L'analyse de Hannah Arendt présente une faiblesse qui tient à son idéalisme ; les évolutions de la réalité sociale, l'assimilation de l'action au travail, l'abolition des séparations traditionnelles entre les divers modes d'activité, sont expliquées, d'une part, par des références vagues au " monde moderne " en général et, d'autre part, par les confusions de ses théoriciens, les économistes classiques anglais ou Marx. Or, la destruction des structures traditionnelles de l'activité n'est pas le propre du monde moderne en général, car le " monde moderne ", ça ne veut rien dire de précis ou, plus exactement, ça englobe trop de choses, Galilée, Molière, la Compagnie des Indes orientales, l'Encyclopédie, la démocratie, le " totalitarisme ", la physique quantique et des tas d'autres choses encore. S'il y a destruction des structures traditionnelles de l'activité, c'est la conséquence du développement du mode de production capitaliste et c'est Marx qui, le premier, en a donné une analyse historique précise.

Considérons d'abord le rapport entre la vie active et la vie contemplative. La science était pour les Anciens essentiellement théoria, c'est-à-dire contemplation ; elle tenait sa valeur de ce qu'elle était séparée de toutes les nécessités de la vie pratique ; cet idéal grec s'est maintenu assez longtemps et il y a encore quelques savants qui osent s'affirmer partisans de la science désintéressée. Le mode de production capitaliste se caractérise, au contraire, par l'intégration de la science aux besoins de la production. La rupture de la science et la philosophie est rendue nécessaire pour orienter la science exclusivement vers les besoins pratiques, directement opératoires. Dans la conception ancienne, sage, savant et philosophe représentaient trois dénominations pour un seul et même personnage. Dans le monde moderne, le savant doit être un ingénieur. La science est soumise aux principes de la division du travail et le savant doit produire des résultats qui peuvent être incorporés au fonctionnement de la production. De la même façon, si on reprend la définition que Tony Andréani donne du politique, comme " espace où s'effectue en dernier ressort la reproduction/transformation du système social " , l'action politique se trouve ainsi structurellement intégrée au fonctionnement d'ensemble du mode de production capitaliste. Pour un capitaliste, l'homme politique n'est pas un homme libre qui, par son action, assure son immortalité dans la mémoire des hommes ; c'est quelqu'un qui doit remplir des fonctions techniques, en assurant le maintien de l'ordre, en facilitant les échanges et en participant ainsi à la diminution des faux frais de la production. Les hommes politiques eux-mêmes ont si bien intégré cette conception que les organisations politiques sont de plus en plus souvent présentées comme des entreprises qui assurent des productions et des services et qui, sur le plan comptable comme sur celui de l'évaluation des actions publiques, doivent être soumise aux mêmes normes que l'entreprise.

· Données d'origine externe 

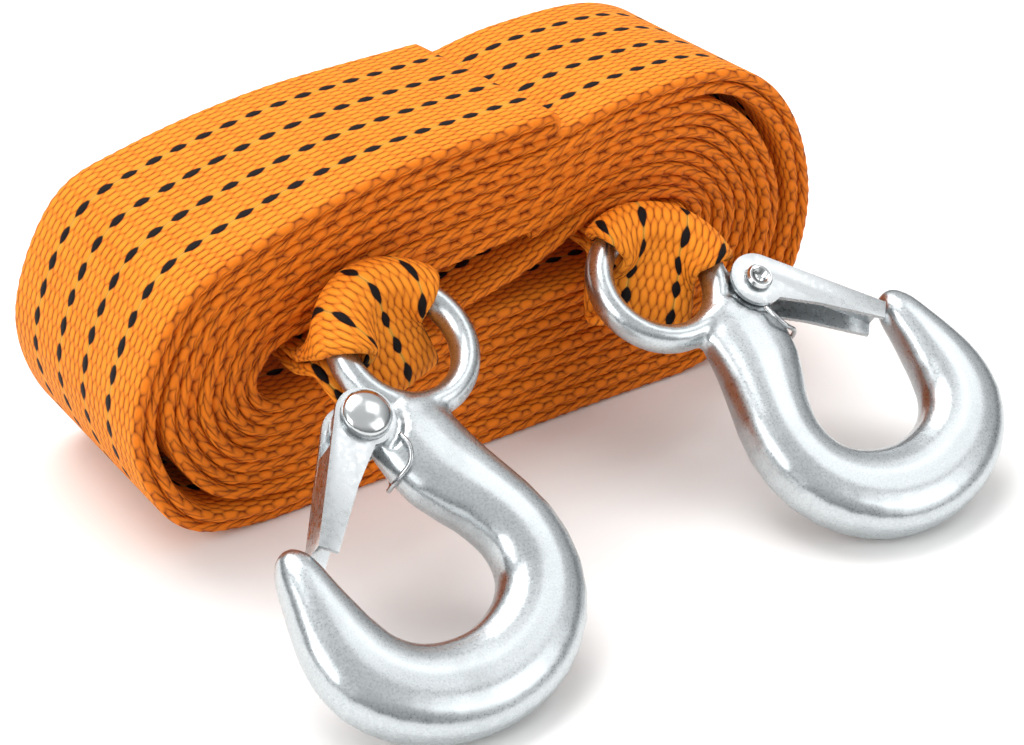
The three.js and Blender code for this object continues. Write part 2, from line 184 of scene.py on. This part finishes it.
def wound_strand(inner, stop):
    """Columns: x, z, share of the winding, drop of the back edge, spare room beside the band."""
    fine = 24
    outer = np.array([k[0] for k in ROUND], float)
    hollow = np.array([k[1] for k in ROUND], float)
    extra = np.array([k[2:] for k in ROUND], float)
    inward = (hollow[0] - outer[0]) / TURNS
    outer = np.vstack([outer, outer[0] + inward])
    hollow = np.vstack([hollow, hollow[0] + inward])
    extra = np.vstack([extra, extra[0]])
    per_turn = len(ROUND) * fine
    count = np.arange(int(stop * per_turn) + 1)
    turn = np.minimum(count // per_turn, TURNS - 1)
    u = count / per_turn - turn
    o = through(outer, u * len(ROUND))
    o[:, 1] = np.maximum(o[:, 1], 0)
    h = through(hollow, u * len(ROUND))
    e = through(extra, u * len(ROUND))
    slack = np.maximum(e[:, 0], 0)
    full = np.linalg.norm(h - o, axis=1)
    pair = (full - slack) / TURNS
    depth = np.where(turn > 0, slack, 0) + pair * turn + CAD_THICK / 2
    depth = depth + (pair / 2 if inner else 0)
    p = o + (h - o) * (depth / full)[:, None]
    part = (turn + u) / TURNS
    return np.column_stack([p, part, e[:, 1] * (1 - 0.6 * part), pair / 2 - CAD_THICK])


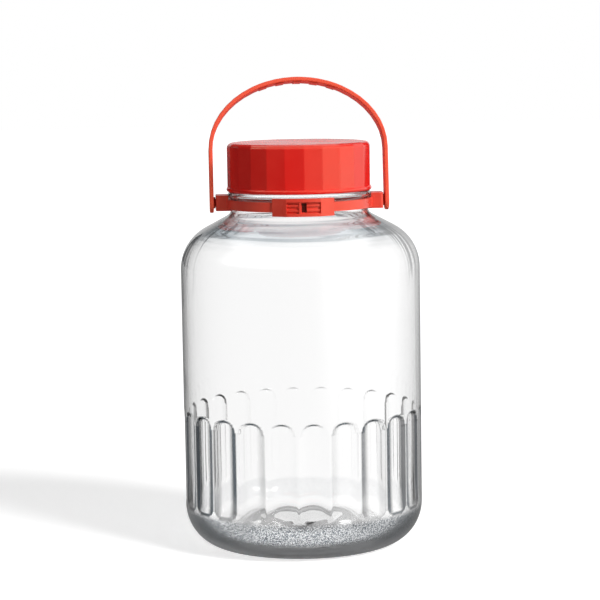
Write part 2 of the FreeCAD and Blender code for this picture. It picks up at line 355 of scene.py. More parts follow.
def glossLevel(tree, x, y, height):
    s = seenByGloss
    level = mixNumbers(tree, easeNode(tree, x, *s["leftToRight"], 0, 1), s["left"], s["front"])
    wall = easeNode(tree, height, *s["rearRise"], s["rearLow"], s["rear"])
    level = mixNumbers(tree, easeNode(tree, y, *s["rearSide"], 0, 1), level, wall)
    behind = easeNode(tree, y, *s["frontToRear"], 0, 1)
    banded = mixNumbers(tree, easeNode(tree, height, *s["darkRise"], 0, 1), level, s["darkBand"])
    level = mixNumbers(tree, behind, level, banded)
    lit = mixNumbers(tree, behind, easeNode(tree, height, *s["overheadFront"], 0, 1),
                     easeNode(tree, height, *s["overheadRear"], 0, 1))
    level = mixNumbers(tree, lit, level, easeNode(tree, height, *s["zenithRise"], s["overhead"], s["zenith"]))
    panel = timesNode(tree, easeNode(tree, x, *s["softboxSide"], 0, 1),
                      bandNode(tree, height, s["softboxFoot"], s["softboxTop"]))
    level = mixNumbers(tree, panel, level,
                       easeNode(tree, y, *s["softboxBack"], s["softbox"], s["softboxRear"]))
    turn = mathNode(tree, "DEGREES", mathNode(tree, "ARCTAN2", x, mathNode(tree, "MULTIPLY", y, -1.0)))
    sides = [bandNode(tree, turn, rise, fall) for rise, fall in s["windowTurns"]]
    window = timesNode(tree, mathNode(tree, "MAXIMUM", *sides),
                       bandNode(tree, height, s["windowFoot"], s["windowTop"]))
    return mixNumbers(tree, window, level, s["window"])


def makeWorld():
    world = bpy.data.worlds.new("studio")
    bpy.context.scene.world = world
    world.use_nodes = True
    tree = world.node_tree
    tree.nodes.clear()
    place = addNode(tree, "ShaderNodeTexCoord")
    split = addNode(tree, "ShaderNodeSeparateXYZ")
    tree.links.new(place.outputs["Generated"], split.inputs[0])
    height = mathNode(tree, "DEGREES", mathNode(tree, "ARCSINE", split.outputs["Z"]))
    paths = addNode(tree, "ShaderNodeLightPath")
    sheen = glossLevel(tree, split.outputs["X"], split.outputs["Y"], height)
    through = throughLevel(tree, height, paths.outputs["Glossy Depth"])
    strength = mixNumbers(tree, paths.outputs["Is Glossy Ray"], studio["fill"], sheen)
    strength = mixNumbers(tree, paths.outputs["Is Transmission Ray"], strength, through)
    strength = mixNumbers(tree, paths.outputs["Is Camera Ray"], strength, 1.0)
    background = addNode(tree, "ShaderNodeBackground")
    background.inputs["Color"].default_value = (1, 1, 1, 1)
    tree.links.new(strength, background.inputs["Strength"])
    output = addNode(tree, "ShaderNodeOutputWorld")
    tree.links.new(background.outputs[0], output.inputs["Surface"])


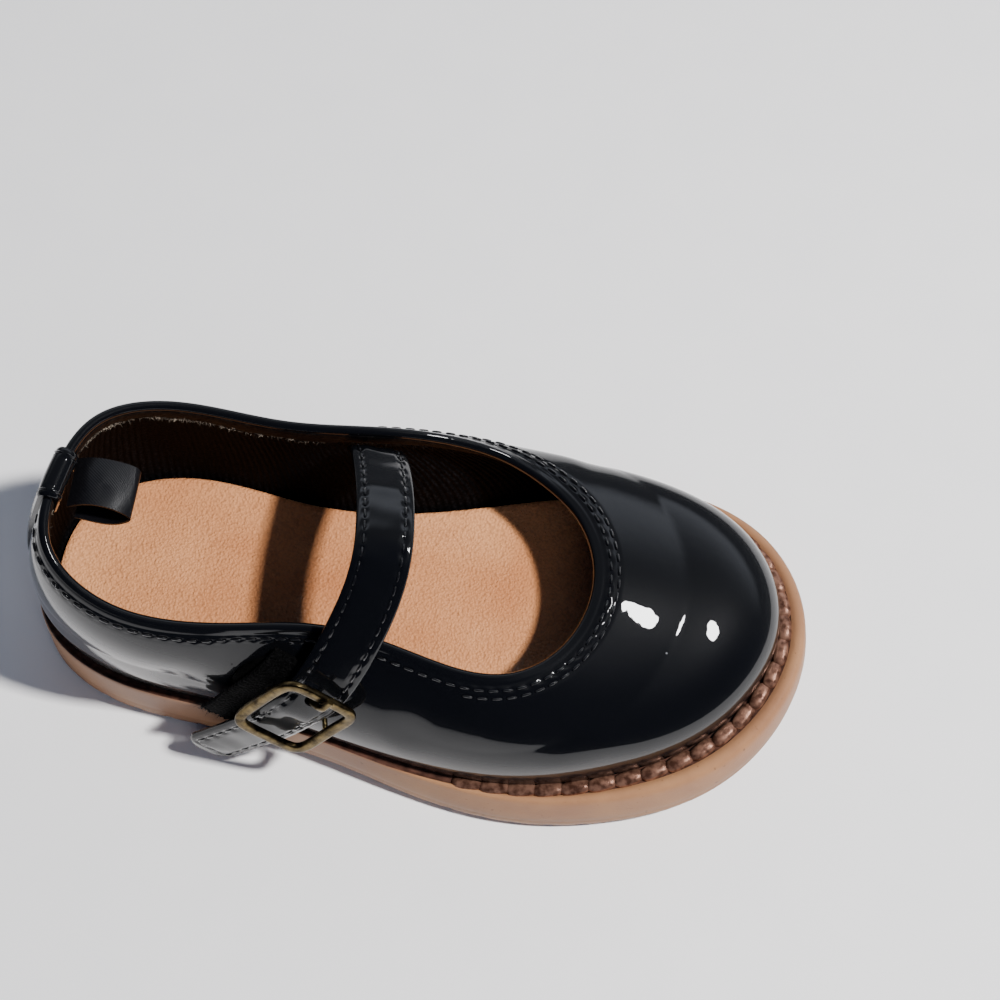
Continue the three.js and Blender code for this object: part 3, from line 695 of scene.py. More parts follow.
shade(tree, {"Roughness": 0.36, "Specular IOR Level": 0.3},
      {"Base Color": grain_and_painted_valley_shade.outputs[2], "Normal": relief})


def insole_ring(inset, share, lift):
    outline_point = feather(turns) + inward(feather, turns) * (LINING_CLEAR + inset)
    point = towards_middle(outline_point, share)
    point[:, 2] = feather_height(point[:, 0]) + lift
    return point


rings = [insole_ring(0.2, s, 0) for s in (0.75, 0.4, 0.0)]
rings += [insole_ring(inset, 0, lift) for inset, lift in SOCK_SIDE]
for share in (0.05, 0.1, 0.16, 0.25, 0.4, 0.6, 0.8):
    rings.append(insole_ring(0.8, share, RAISED_EDGE - SOCK_HOLLOW * (1 - (1 - share) ** 6)))
insole = closed_rings("insole_sock", rings, tan_leather)
wear(insole, "insole_leather", "insole")


# ------------------------------------------------------------------------------------------------
# Upper: black patent leather, vamp and quarters pulled over one last. A clear coat over near-black
# leather, its edge folded over the collar and stitched down; it creases softly where the foot bends.

WALL, STITCH_DEPTH, SECOND_DEPTH, THREAD_PITCH = 2.0, 2.2, 3.8, 2.75

# A clear coat gives sharp reflections on a near-black ground: slow waves bend them, a fine peel
# roughens their edges, and the leather dips at each stitch; a few specks of dust lie on it
patent, tree, place = new_material("black patent leather")
seam_uv = add(tree, "ShaderNodeUVMap", {"uv_map": "millimetres"})
axes = add(tree, "ShaderNodeSeparateXYZ", None, {0: seam_uv})
dust = add(tree, "ShaderNodeTexVoronoi", {"Scale": per_metre(4.17)}, {"Vector": place})
speck = add(tree, "ShaderNodeMapRange", {"From Min": 0.03, "From Max": 0.06, "To Min": 0.5, "To Max": 0.0},
            {"Value": dust.outputs["Distance"]})
chosen = add(tree, "ShaderNodeMapRange", {"From Min": 0.8, "From Max": 0.82},
             {"Value": dust.outputs["Color"]})
dusty = add(tree, "ShaderNodeMath", {"operation": "MULTIPLY"}, {0: speck, 1: chosen})
base = add(tree, "ShaderNodeMix", {"data_type": "RGBA", 6: srgb("#08090C"), 7: srgb("#8E9299")}, {0: dusty})
slow = add(tree, "ShaderNodeTexNoise", {"Scale": per_metre(14.3), "Detail": 1.0}, {"Vector": place})
peel = add(tree, "ShaderNodeTexNoise", {"Scale": per_metre(2.38), "Detail": 1.0}, {"Vector": place})
fine_peel = add(tree, "ShaderNodeMath", {"operation": "MULTIPLY", 1: 0.14}, {0: peel})
skin_height = add(tree, "ShaderNodeMath", {"operation": "MULTIPLY_ADD", 1: 0.7}, {0: slow, 2: fine_peel})
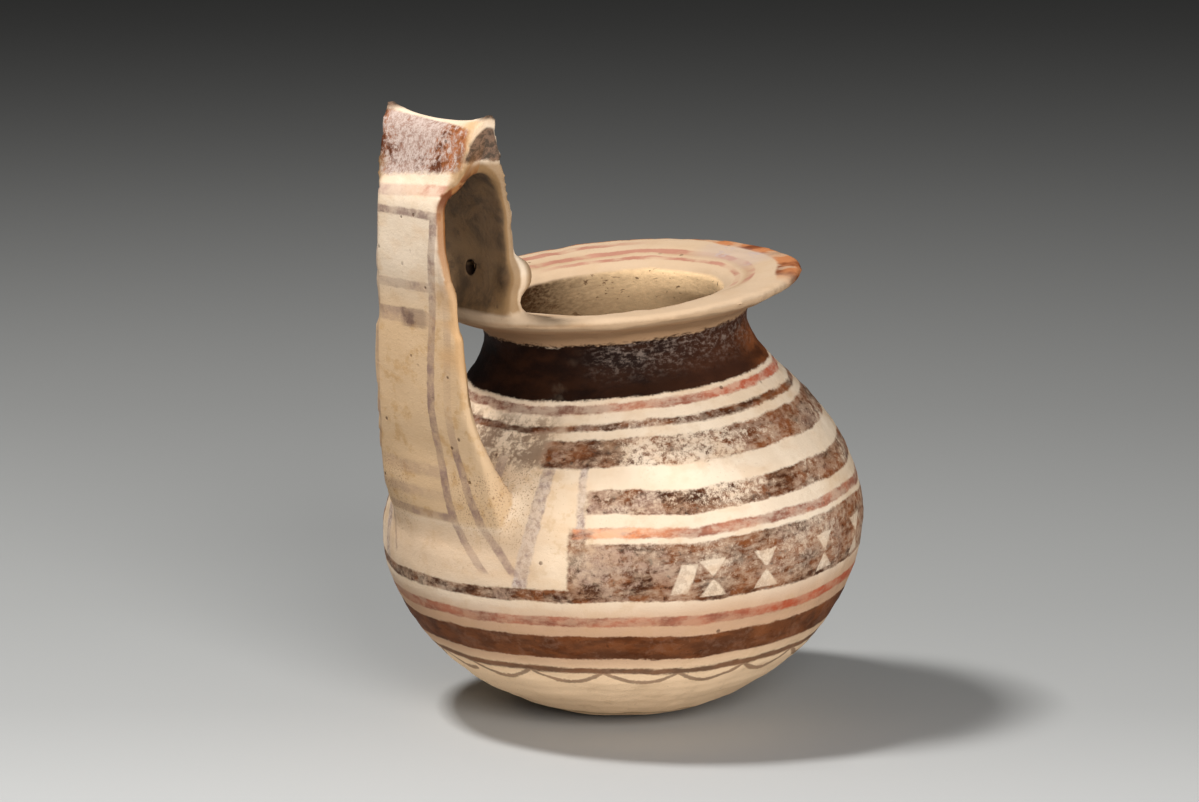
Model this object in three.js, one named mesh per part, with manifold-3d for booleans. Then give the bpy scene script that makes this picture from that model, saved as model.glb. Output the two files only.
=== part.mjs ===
// A wide-mouthed clay jug: a round belly without a foot, a short neck, a broad
// everted rim, and one tall strap handle that rises from the belly, forms a crest
// with two corner horns and comes down onto the rim. Millimetres, +Z up, handle
// towards -X. The origin is the centre of the small flat that it rests on.
import * as THREE from 'three';
import { mergeVertices } from 'three/addons/utils/BufferGeometryUtils.js';
import Module from 'manifold-3d';

const wasm = await Module();
wasm.setup();

// Belly and neck
const BELLY_RADIUS = 78.6;
const BELLY_HEIGHT = 131;
const WALL = 5.5;
const FLOOR = 7;
const REST_RADIUS = 13;

// Rim and mouth
const THROAT_RADIUS = 33.8;
const RIM_RADIUS = 60.5;
const RIM_RISE = 11.9;
const LIP = 3.6;
const MOUTH_DROP = 1.8;
const MOUTH_ROUND = 5;

// The pot was shaped leaning: the rings tilt towards the handle, more at the rim
const LEAN_BASE = THREE.MathUtils.degToRad(2);
const LEAN_RIM = THREE.MathUtils.degToRad(6);
const DRIFT = 0.045;

// Handle
const STRAP_REACH = 12.7;
const STEM_SETBACK = 7.4;
const ROOT_LEVEL = 58;
const HANDLE_LEVEL = 200;
const STRAP = 4.6;
const CREST_DEPTH = 16.7;
const WAIST_HALF = 16.5;
const ROOT_HALF = 33;
const HORN_HALF = 27.5;
const FOOT_HALF = 22;
const HORN_RISE = 4.4;

// Pierced hole and the clay pellets beside it
const HOLE_RADIUS = 2.3;
const HOLE_ABOVE_RIM = 14;
const HOLE_ASIDE = 2.6;
const PELLET_RADIUS = 5.5;
const PELLET_ABOVE_RIM = 13;
const PELLET_INSET = 2.4;

// Fineness of the facets
const AROUND = 54;
const BELLY_STEPS = 19;
const ALONG = 36;

const solidOf = (geometry) => {
  geometry.deleteAttribute('normal');
  geometry.deleteAttribute('uv');
  const merged = mergeVertices(geometry, 1e-4);
  const vertProperties = Float32Array.from(merged.attributes.position.array);
  const triVerts = Uint32Array.from(merged.index.array);
  return new wasm.Manifold(new wasm.Mesh({ numProp: 3, vertProperties, triVerts }));
};

const geometryOf = (solid) => {
  const mesh = solid.getMesh();
  const geometry = new THREE.BufferGeometry();
  geometry.setAttribute('position', new THREE.BufferAttribute(mesh.vertProperties, 3));
  geometry.setIndex(new THREE.BufferAttribute(mesh.triVerts, 1));
  geometry.computeVertexNormals();
  return geometry;
};

// The belly's outline, as shares of its radius and of its height
const BELLY_SHARES = [
  [0, 0], [0.28, 0.0168], [0.509, 0.0656], [0.7, 0.141], [0.855, 0.2405],
  [0.963, 0.359], [1, 0.473], [0.9695, 0.588], [0.884, 0.695], [0.757, 0.786],
  [0.6425, 0.8626], [0.5725, 0.92], [0.549, 0.965], [0.5496, 1],
];
const bellyPoints = BELLY_SHARES.map(([r, h]) => {
  return new THREE.Vector2(r * BELLY_RADIUS, h * BELLY_HEIGHT);
});
const neckFoot = bellyPoints[bellyPoints.length - 1];

// Smooth curve from the pole outwards; the mirrored first point keeps the pole level
const smoothFromPole = (points, steps) => {
  const mirrored = new THREE.Vector2(-points[1].x, points[1].y);
  const curve = new THREE.SplineCurve([mirrored, ...points]);
  const start = 1 / points.length;
  const out = [];
  for (let i = 0; i <= steps; i += 1) {
    out.push(curve.getPoint(start + (1 - start) * (i / steps)));
  }
  out[0].x = 0;
  return out;
};
const outerBelly = smoothFromPole(bellyPoints, BELLY_STEPS);

// The inside follows the outside at the wall's thickness, up to the shoulder
const offsetInwards = (points, depth, floorDepth) => points.map((p, i) => {
  if (i === 0) return new THREE.Vector2(0, p.y + floorDepth);
  const after = points[Math.min(i + 1, points.length - 1)];
  const along = after.clone().sub(points[i - 1]).normalize();
  const near = Math.max(0, 1 - p.x / (0.6 * BELLY_RADIUS));
  const d = depth + (floorDepth - depth) * near;
  return new THREE.Vector2(Math.max(p.x - along.y * d, 0), p.y + along.x * d);
});
const SHOULDER_KEPT = 11;
const throatLevel = BELLY_HEIGHT + RIM_RISE - MOUTH_ROUND - 7;
const innerPoints = offsetInwards(bellyPoints, WALL, FLOOR).slice(0, SHOULDER_KEPT);
const innerLast = innerPoints[innerPoints.length - 1];
innerPoints.push(new THREE.Vector2(
  THREE.MathUtils.lerp(innerLast.x, THROAT_RADIUS, 0.7),
  THREE.MathUtils.lerp(innerLast.y, throatLevel, 0.5),
));
innerPoints.push(new THREE.Vector2(THROAT_RADIUS, throatLevel));
const innerBelly = smoothFromPole(innerPoints, BELLY_STEPS - 2);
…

Quand Hannah Arendt écrit que la fin du travail pour une société de travailleurs est la pire des choses qu'on puisse imaginer parce que nous ne savons plus rien des activités plus hautes et plus élevées pour lesquelles il vaudrait la peine de se dispenser de travail, c'est bien cette situation qu'elle vise. Mais cette appréciation pessimiste est fort contestable : la plupart des individus savent bien qu'il existe des activités plus élevées que celles que dictent les contraintes de la reproduction des conditions de la vie ; l'expansion de la vie associative, par exemple, aussi varié et aussi confus que cela puisse apparaître, exprime bien cette recherche d'espaces où peut se déployer la véritable liberté qui suppose une activité désintéressée. Hannah Arendt était une admiratrice de la révolution des conseils ouvriers hongrois de 1956, et le " conseillisme " de Rosa Luxemburg a toujours eu une influence souterraine sur sa conception de la démocratie : elle pouvait donc parfaitement apprécier combien était puissante, dans les masses populaires, cette aspiration à retrouver le vieux sens de l'action, comme action politique libre. Le mouvement ouvrier est né tout simplement de cette constatation que la vie humaine vraiment digne d'être vécue ne pouvait se réduire à la simple reproduction des conditions de la vie. Les grèves débutent toujours pour des motifs immédiats d'ordre matériel, mais elles comportent une dimension morale et politique qui va bien au-delà de ces motifs immédiats : on ne se fait pas trouer la peau pour quelques centimes d'augmentation.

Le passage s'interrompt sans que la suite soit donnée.